Check out the pictures on my web site.
Skip
with out a doubt i catch more on plain kip,marabou or bucktail than i do on chenille
bodies. looks and swims more like a minner! i still like to tie some up to play with but if i really need fish to fry it's always a plain single color marabou that gets to call.
skip, learn me some more on this no minnow thing. are you trolling most of the time? and do you have the same luck with a bare jig under a bobber, throwing to stickups etc. I really struggle with my crappie fishing.
Redear I think that you are getting in to a south vs north lake type here. I don't live that far from skip and I don't use that many minnows but just plan old jigs most of the time. You don't have the cypress trees and treefalls that the southerns have. In the fall I like to fish the brush piles with a jig right in the edges. As it get winter here I start to troll roadrunners. Post spawn I hit the cypress trees with black jigs in the mid summer its night fishing and dockshooting. When it is fall and the shad start to move its back to the brush piles and it starts all over.
I love bodies on my jigs.I'd carry some of each and let the fish decide what they like the best..
OK, in the spring I really want to find Hydrilla, but if none is in your lake then some other tell. I try to hold on a 6' deep contour most of the time until they start to move out a little deeper in late April or May. Most of the time I long line troll a 1/32 Roadrunner or a regular jig. I do use more marabou in the spring than in the summer.

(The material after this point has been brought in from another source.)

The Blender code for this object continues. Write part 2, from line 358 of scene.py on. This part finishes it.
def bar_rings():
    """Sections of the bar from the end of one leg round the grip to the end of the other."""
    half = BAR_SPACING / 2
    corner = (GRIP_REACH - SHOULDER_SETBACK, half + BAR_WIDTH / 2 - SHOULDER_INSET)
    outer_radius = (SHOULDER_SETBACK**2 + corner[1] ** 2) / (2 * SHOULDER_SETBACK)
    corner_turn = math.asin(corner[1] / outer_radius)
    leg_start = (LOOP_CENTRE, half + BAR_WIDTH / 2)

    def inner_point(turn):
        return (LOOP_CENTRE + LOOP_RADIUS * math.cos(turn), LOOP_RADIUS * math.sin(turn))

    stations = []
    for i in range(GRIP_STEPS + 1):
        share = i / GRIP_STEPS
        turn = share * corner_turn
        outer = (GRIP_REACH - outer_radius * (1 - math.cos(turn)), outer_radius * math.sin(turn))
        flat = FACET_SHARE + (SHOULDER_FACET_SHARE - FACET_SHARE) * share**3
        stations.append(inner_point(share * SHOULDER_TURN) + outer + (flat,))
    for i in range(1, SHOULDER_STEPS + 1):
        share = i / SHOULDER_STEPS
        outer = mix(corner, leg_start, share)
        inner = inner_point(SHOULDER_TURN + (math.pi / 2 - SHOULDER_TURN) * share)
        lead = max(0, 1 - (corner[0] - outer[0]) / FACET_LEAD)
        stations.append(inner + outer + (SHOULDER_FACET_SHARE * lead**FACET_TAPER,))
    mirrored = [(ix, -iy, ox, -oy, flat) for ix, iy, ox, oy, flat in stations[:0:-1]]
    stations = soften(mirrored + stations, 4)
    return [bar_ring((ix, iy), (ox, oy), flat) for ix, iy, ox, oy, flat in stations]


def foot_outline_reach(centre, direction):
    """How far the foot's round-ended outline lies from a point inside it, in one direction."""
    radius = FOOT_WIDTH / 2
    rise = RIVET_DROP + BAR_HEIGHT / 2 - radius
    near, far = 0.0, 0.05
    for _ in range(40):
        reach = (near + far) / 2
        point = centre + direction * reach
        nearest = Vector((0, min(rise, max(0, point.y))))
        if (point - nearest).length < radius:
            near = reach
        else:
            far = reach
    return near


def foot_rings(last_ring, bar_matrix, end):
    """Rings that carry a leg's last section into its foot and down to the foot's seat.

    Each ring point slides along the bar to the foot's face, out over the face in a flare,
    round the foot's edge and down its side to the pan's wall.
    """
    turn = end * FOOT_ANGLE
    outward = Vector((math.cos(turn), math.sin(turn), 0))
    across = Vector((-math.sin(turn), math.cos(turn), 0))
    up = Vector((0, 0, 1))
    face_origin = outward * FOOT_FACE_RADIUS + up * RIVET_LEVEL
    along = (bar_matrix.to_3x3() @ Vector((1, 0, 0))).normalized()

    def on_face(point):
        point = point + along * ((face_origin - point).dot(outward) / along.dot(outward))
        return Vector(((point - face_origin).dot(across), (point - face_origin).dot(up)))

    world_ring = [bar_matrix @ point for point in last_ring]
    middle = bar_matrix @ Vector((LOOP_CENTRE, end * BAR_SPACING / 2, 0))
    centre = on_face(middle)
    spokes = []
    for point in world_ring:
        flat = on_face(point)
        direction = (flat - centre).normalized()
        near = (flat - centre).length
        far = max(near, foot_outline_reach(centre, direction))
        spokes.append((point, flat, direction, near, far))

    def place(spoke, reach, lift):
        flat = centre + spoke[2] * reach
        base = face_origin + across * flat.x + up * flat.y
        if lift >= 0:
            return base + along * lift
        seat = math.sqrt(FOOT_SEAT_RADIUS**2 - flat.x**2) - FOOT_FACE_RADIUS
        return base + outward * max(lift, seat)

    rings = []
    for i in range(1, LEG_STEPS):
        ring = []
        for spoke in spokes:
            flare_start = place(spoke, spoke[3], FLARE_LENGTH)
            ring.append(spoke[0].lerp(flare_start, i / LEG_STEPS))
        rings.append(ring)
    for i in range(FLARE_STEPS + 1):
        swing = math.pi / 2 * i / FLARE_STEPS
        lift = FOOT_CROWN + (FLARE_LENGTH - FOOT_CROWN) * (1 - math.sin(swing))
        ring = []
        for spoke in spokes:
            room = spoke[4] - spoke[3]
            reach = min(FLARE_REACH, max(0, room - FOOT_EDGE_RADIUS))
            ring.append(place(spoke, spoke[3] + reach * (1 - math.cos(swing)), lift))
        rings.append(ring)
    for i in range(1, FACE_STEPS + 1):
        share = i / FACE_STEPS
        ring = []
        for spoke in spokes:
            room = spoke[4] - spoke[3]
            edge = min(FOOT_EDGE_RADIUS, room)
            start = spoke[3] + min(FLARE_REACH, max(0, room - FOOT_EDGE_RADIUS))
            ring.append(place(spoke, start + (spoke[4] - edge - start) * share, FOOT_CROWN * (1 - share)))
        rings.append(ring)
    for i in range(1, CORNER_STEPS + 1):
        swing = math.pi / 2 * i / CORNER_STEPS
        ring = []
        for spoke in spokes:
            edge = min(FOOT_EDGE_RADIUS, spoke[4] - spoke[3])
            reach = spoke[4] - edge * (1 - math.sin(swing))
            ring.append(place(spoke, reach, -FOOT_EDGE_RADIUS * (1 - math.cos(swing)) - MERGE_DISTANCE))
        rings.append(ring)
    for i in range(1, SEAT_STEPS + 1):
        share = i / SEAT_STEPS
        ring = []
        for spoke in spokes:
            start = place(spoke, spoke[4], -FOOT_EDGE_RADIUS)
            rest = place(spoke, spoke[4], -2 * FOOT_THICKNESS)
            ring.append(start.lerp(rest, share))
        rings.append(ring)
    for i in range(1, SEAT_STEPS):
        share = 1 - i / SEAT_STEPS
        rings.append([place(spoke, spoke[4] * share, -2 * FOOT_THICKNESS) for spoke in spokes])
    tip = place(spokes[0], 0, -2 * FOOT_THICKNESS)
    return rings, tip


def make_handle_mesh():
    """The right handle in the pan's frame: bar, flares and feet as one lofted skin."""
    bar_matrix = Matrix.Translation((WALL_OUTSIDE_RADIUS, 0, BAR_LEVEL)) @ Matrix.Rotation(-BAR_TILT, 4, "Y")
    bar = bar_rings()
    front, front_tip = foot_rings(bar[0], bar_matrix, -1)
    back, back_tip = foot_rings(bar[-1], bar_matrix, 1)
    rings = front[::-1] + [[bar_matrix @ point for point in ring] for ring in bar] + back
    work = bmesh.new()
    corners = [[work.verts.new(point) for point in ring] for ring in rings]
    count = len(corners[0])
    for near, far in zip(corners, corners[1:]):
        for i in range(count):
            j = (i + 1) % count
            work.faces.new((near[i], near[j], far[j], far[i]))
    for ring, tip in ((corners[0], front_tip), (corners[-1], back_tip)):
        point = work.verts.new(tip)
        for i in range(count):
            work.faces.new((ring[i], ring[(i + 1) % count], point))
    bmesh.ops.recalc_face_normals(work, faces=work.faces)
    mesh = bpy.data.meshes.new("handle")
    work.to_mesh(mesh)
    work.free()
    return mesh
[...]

I set my troll motor on 3 (that is a variable speed TM) to start and adjust for depth and wind as well as the fish. I try to lay out a path where I am getting hits (and catching fish) and that path can be fairly short say 50 yards long or longer to maybe 100 or more yards long. If I have to make turns to keep in that depth that is working (start at 6' and adjust as need be) and at each turn I throw out a buoy to mark the turn. Then all I have to do is go from buoy to buoy and go back and forth until I have enough. You will find that they keep hitting at the same spots each pass.

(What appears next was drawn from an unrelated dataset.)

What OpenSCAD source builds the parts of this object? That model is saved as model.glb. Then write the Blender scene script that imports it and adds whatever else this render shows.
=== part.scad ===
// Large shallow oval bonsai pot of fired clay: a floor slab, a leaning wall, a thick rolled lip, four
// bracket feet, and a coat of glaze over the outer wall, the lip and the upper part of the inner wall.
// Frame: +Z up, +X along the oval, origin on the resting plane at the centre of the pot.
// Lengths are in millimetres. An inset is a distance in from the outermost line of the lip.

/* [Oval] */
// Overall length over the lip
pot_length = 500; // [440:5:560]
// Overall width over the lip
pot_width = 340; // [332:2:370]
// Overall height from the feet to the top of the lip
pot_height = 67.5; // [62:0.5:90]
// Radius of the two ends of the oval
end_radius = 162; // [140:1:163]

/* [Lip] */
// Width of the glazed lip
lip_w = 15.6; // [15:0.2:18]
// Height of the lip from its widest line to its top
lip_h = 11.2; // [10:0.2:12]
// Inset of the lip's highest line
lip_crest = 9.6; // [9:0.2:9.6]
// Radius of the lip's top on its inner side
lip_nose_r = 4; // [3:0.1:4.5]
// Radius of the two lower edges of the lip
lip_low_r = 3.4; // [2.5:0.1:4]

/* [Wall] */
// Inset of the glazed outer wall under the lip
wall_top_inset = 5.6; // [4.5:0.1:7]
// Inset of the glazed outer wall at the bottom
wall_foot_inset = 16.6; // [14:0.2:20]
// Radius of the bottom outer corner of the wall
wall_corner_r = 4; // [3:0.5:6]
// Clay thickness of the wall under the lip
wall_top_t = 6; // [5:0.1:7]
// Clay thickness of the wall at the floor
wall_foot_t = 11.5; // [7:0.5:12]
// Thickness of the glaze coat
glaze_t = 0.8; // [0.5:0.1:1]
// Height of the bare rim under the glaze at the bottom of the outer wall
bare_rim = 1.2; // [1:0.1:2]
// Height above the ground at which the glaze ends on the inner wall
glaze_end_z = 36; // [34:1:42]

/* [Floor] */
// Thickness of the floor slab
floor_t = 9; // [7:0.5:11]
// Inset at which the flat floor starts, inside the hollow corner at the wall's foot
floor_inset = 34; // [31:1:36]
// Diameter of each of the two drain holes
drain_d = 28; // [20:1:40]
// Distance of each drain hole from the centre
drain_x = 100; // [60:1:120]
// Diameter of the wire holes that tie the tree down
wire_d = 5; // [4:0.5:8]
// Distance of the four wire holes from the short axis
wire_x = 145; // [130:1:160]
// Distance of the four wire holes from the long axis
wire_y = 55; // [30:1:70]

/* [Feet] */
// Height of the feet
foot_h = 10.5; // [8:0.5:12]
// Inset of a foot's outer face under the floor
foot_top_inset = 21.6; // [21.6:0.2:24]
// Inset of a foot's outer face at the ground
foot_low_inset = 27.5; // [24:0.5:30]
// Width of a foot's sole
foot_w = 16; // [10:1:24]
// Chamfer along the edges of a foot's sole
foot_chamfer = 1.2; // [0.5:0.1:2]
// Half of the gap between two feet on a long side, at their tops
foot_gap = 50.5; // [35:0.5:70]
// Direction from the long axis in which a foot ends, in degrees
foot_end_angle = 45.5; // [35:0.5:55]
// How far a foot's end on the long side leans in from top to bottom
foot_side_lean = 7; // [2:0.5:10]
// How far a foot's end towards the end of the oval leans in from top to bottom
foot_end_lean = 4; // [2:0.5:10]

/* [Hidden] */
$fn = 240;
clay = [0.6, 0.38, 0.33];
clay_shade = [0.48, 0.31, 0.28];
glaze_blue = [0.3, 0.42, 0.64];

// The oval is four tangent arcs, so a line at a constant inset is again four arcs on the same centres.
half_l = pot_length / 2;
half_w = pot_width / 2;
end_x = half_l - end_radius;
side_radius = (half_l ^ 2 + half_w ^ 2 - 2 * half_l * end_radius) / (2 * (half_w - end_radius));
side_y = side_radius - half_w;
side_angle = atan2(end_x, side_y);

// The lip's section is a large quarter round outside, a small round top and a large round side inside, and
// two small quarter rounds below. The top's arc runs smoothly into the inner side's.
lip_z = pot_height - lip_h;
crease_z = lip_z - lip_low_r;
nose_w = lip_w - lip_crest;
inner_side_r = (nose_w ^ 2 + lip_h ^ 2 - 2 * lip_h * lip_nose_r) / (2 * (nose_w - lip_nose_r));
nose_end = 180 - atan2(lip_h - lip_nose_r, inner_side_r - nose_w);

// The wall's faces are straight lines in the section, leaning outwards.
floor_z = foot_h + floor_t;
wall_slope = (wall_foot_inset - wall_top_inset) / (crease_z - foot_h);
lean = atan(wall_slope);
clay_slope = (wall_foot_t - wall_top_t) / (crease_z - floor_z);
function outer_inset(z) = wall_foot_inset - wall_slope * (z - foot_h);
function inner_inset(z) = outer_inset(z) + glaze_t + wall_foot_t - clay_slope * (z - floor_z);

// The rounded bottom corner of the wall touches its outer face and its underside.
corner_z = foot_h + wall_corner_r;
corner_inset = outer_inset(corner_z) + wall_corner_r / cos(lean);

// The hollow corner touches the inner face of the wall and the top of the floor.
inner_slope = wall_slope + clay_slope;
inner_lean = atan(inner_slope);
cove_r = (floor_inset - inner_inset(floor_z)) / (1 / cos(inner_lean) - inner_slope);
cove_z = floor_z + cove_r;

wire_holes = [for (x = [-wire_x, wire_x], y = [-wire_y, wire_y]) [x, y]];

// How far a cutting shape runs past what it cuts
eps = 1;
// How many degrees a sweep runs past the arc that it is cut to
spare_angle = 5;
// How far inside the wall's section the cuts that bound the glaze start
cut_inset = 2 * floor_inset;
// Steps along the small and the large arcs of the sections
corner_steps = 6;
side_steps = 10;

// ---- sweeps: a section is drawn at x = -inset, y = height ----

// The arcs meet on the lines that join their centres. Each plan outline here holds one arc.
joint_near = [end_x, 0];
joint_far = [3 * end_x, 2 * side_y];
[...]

I do at times fish a jig under a cork in the spring and do well at that too, but in my lake the Hydrilla is very important and it all died off about 4-5 years ago and this next spring will be the first with lots of Hydrilla around the old spots. We had some back last year and that helped. You can do all these same things with a lake that has no Hydrilla, but you need to find what they are using for cover and staging so you can fish that.
I troll for them all the way to June just moving out with them and I can still use a 1/32 oz. jig even if they are in 15' of water, but I do use some 1/16 then too. If really kind of windy I will use a heavier jig (1/8) and just troll it next to the boat, but still doing the same things as before. I guess this method is what I do 95% of the time in the spring.
The speed is important and the depth of water. You should be seeing lots of fish on your sonar as you troll along and I know when I am seeing lots of schooled fish most of the time in spring it is crappie here.
I know there are several post that I talked about long line trolling on this board and some have tried it from just what I posted and come back and said that it worked well for them too.
One last thing is I think the same catch would happen if I didn't use chenille and just tied marabou on a Roadrunner or jig. Color is very important and I can't stress that enough. I do change if the water is stained or clear and even if the sun is out or if cloudy. I can get away with about 4-6 colors in the spring and change for the water and sky. Seems each year though I add a new one that is working very well and better than some of my ones from last year or before.
Hope that helps,
Skip
skip, thanks a bunch!
My personal favorites are plain hair or feather jigs. Some people like chenille because they dip it in fish attractant. Me, I'd rather tip a hair jig with a minnow to get the color and scent the crappies prefer. Just my opinion folks.